Training + Validating model 

In [44]:
num_epochs = 20

# Training Loop
for epoch in range(num_epochs):
    model.train()  # Set the model to training mode
    running_loss = 0.0
    for batch_idx, (features, targets) in enumerate(train_loader):
        # Reset the gradients
        optimizer.zero_grad()
        
        # Forward pass
        predictions = model(features)
        
        # Compute the loss
        loss = loss_function(predictions, targets)
        running_loss += loss.item()
        
        # Backward pass and update weights
        loss.backward()
        optimizer.step()

    # Print average training loss per epoch
    print(f"Epoch {epoch+1}, Training Loss: {running_loss/len(train_loader):.4f}")

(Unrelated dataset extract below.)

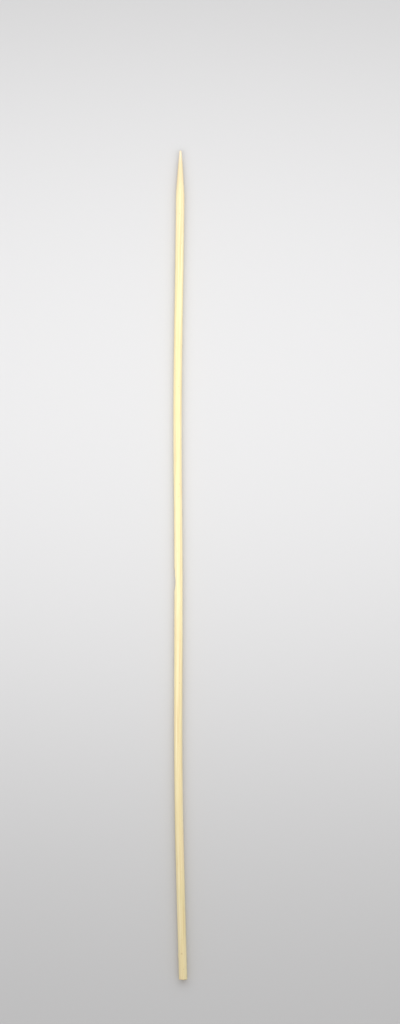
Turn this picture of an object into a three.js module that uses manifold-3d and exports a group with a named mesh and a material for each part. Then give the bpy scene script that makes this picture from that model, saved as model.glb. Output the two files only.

# Model Evaluation with Validation Set
model.eval()  # Set the model to evaluation mode
total_val_loss = 0.0
with torch.no_grad():
    for features, targets in val_loader:
        predictions = model(features)
        val_loss = loss_function(predictions, targets)
        total_val_loss += val_loss.item()

    # Print average validation loss
    print(f"Validation Loss: {total_val_loss/len(val_loader):.4f}")


Epoch 1, Training Loss: 2207.0504
Epoch 2, Training Loss: 1.3597
Epoch 3, Training Loss: 1.3336
Epoch 4, Training Loss: 1.3067
Epoch 5, Training Loss: 1.2870
Epoch 6, Training Loss: 1.2671
Epoch 7, Training Loss: 1.2527
Epoch 8, Training Loss: 1.2389
Epoch 9, Training Loss: 1.2281
Epoch 10, Training Loss: 1.2177
Epoch 11, Training Loss: 1.2107
Epoch 12, Training Loss: 1.2028
Epoch 13, Training Loss: 1.1958
Epoch 14, Training Loss: 1.1909
Epoch 15, Training Loss: 1.1872
Epoch 16, Training Loss: 1.1831
Epoch 17, Training Loss: 1.1785
Epoch 18, Training Loss: 1.1968
Epoch 19, Training Loss: 1.1742
Epoch 20, Training Loss: 1.1721
Validation Loss: 0.5957


Model evaluation on test set

In [45]:
import numpy as np
import torch

model.eval()  # Set the model to evaluation mode
with torch.no_grad():
    total_loss = 0
    for features, targets in test_loader:
        predictions = model(features)
        # Ensure the predictions shape matches the targets shape
        if predictions.dim() > 1 and predictions.shape[1] == 1:
            predictions = predictions.squeeze(1)  # Remove singleton dimensions if predictions are in shape [n, 1]
        loss = loss_function(predictions, targets)
        total_loss += loss.item()

    # Calculate RMSE
    rmse = np.sqrt(total_loss / len(test_loader))
    print(f"Test RMSE: {rmse}")


Test RMSE: 0.951002808058975


Model Hypertuning

In [46]:
import torch.optim as optim
import numpy as np
import copy

def train_and_evaluate_model(model, train_loader, val_loader, optimizer, num_epochs=20):
    for epoch in range(num_epochs):
        model.train()
        for features, targets in train_loader:
            optimizer.zero_grad()
            predictions = model(features)
            loss = loss_function(predictions, targets)
            loss.backward()
            optimizer.step()

    model.eval()
    total_val_loss = 0.0
    with torch.no_grad():
        for features, targets in val_loader:
            predictions = model(features)
            val_loss = loss_function(predictions, targets)
            total_val_loss += val_loss.item()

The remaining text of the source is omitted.